The pressure can quietly seep into every corner of life. Leaders in this space are often simultaneously serving as fundraisers, mentors, pastors, advocates, crisis responders, and organizational leaders. They are carrying the stories of survivors, navigating difficult decisions, stewarding staff teams, maintaining partnerships, and seeking wisdom for situations that rarely have simple answers.
And ministry can become isolating.
Some of the hardest seasons Michelle and Ked experienced over the years were seasons lived alone, just the two of them. Betrayal, exhaustion, spiritual warfare, disappointment, fear, and compassion fatigue will all take a toll if they are not brought into safe community.
“The enemy wants to heap isolation on people,” Michelle said. “We need to decide ahead of time that we won’t stay isolated when things get dark and hard.”
That reality became even clearer after a younger leader approached Michelle and Ked at the Abolition Summit in Denver last year.
“He said, ‘It’s really cool hearing all the win stories in ministry, but we really need you and Michelle to talk to us about how to prioritize your marriage and your kids while doing this work. We talk a lot about trauma-informed care, but we need help understanding how to do this well and still have strong marriages and families.’” The conversation moved them. Michelle and Ked began praying and asking the Lord what His heart might be for leaders carrying this kind of burden every day. What would it look like to intentionally care for the marriages and families of those serving in anti-trafficking ministry?
That question eventually became a pilot marriage retreat held this year in Grand Lake, Colorado.
Using a friend’s mountain home, they invited couples from around the country who serve in anti-trafficking work and created space for them to simply breathe, connect, and be poured into. Their desire was that the couples would not have to carry the financial burden of attending, so stipends were provided to help cover travel and expenses. The goal was simple: come as you are and invest in your marriage.
The theme the Lord gave them was “Connection.”
Connection to Jesus.
Connection to healing.
Connection to calling.
Connection to community.
Connection to one another.
The retreat included shared meals, worship, prayer, discussion sessions, time for husbands and wives to gather separately, personal ministry moments, and intentional opportunities to rest together. Before the retreat even began, the leadership team met regularly to pray over every detail and every couple who would attend.

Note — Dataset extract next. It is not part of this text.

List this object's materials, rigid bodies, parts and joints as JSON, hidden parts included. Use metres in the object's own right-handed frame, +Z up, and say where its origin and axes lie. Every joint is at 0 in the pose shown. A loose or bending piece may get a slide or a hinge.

What stood out most to Michelle and Ked was how natural and life-giving the experience felt. “Of all the things we’ve ever done, it felt so easy and light,” Michelle said. “It felt so near and dear to the Father’s heart.”
Couples arrived carrying different stories and different burdens. Some came weary. Some came discouraged. Some simply needed permission to admit that the season they were in was hard. What they found was a safe place to be honest without pretending to have it all together.
“It was powerful to bring all the spouses together,” Michelle reflected. “Not all of them work full time in this space, but they are deeply affected by it.” One of the greatest gifts was watching isolation begin to break. “All of a sudden, you realize you aren’t alone trying to sort this out,” she said. “Now you have ten new couple friends in your corner. There’s permission to say, ‘This season is really hard. Will you pray with us?’”
Michelle also reflected on the importance of intentionally protecting family life while serving in urgent ministry. She remembers one moment years ago when Ked was fielding an urgent phone call while throwing a baseball with their son, Nate.
“Nate remembers his dad showing up for him, even when there were urgent things happening,” she shared. That memory has stayed with them because children are watching closely. Marriages are shaped slowly over time and leaders cannot allow the urgency of ministry to consume every part of life.
“We need to play and refuel together in marriage,” Michelle said. “We have to continually release things to the Lord so they don’t follow us into our homes and our bedrooms if we aren’t careful.”
Now, as they look ahead, Michelle and Ked are prayerfully considering what comes next.
The fruit from this first retreat was undeniable. Deep friendships were formed. Honest conversations took place. Couples left encouraged and strengthened. Ongoing bi-weekly marriage encouragement and follow-up are already continuing as a way to help couples keep prioritizing their marriages long after the retreat ended.
After this summer’s Abolition Summit, Michelle and Ked plan to seek the Lord for what 2027 may hold. Could there be more marriage weekends? Additional cohorts? Expanded spaces for ministry leaders and spouses to heal, connect, and grow together?
They don’t yet know exactly what the next step looks like, but they know this much: caring for the people doing this work matters deeply to the heart of God.
At Safe Places for Women, we believe caring for survivors and caring for the workers serving them are not separate things. Healthy leaders, healthy marriages, healthy families, and healthy communities matter. We believe one of our responsibilities as a ministry is to build up, encourage, and strengthen those faithfully serving in difficult places so they can continue walking out the calling God has placed on their lives. Burn out should not be the norm. God calls us to something better.
Would you pray with us?
Pray for wisdom as we seek the Lord about what 2027 may hold.
Pray for protection over marriages and families serving in anti-trafficking work.
Pray against isolation, discouragement, and burnout.
Pray that God would continue creating safe places where leaders can be honest, supported, refreshed, and reminded they are not alone.
And pray that Safe Places would be able to continue to lead the way in caring not only for survivors, but also for the people faithfully showing up every day to serve them.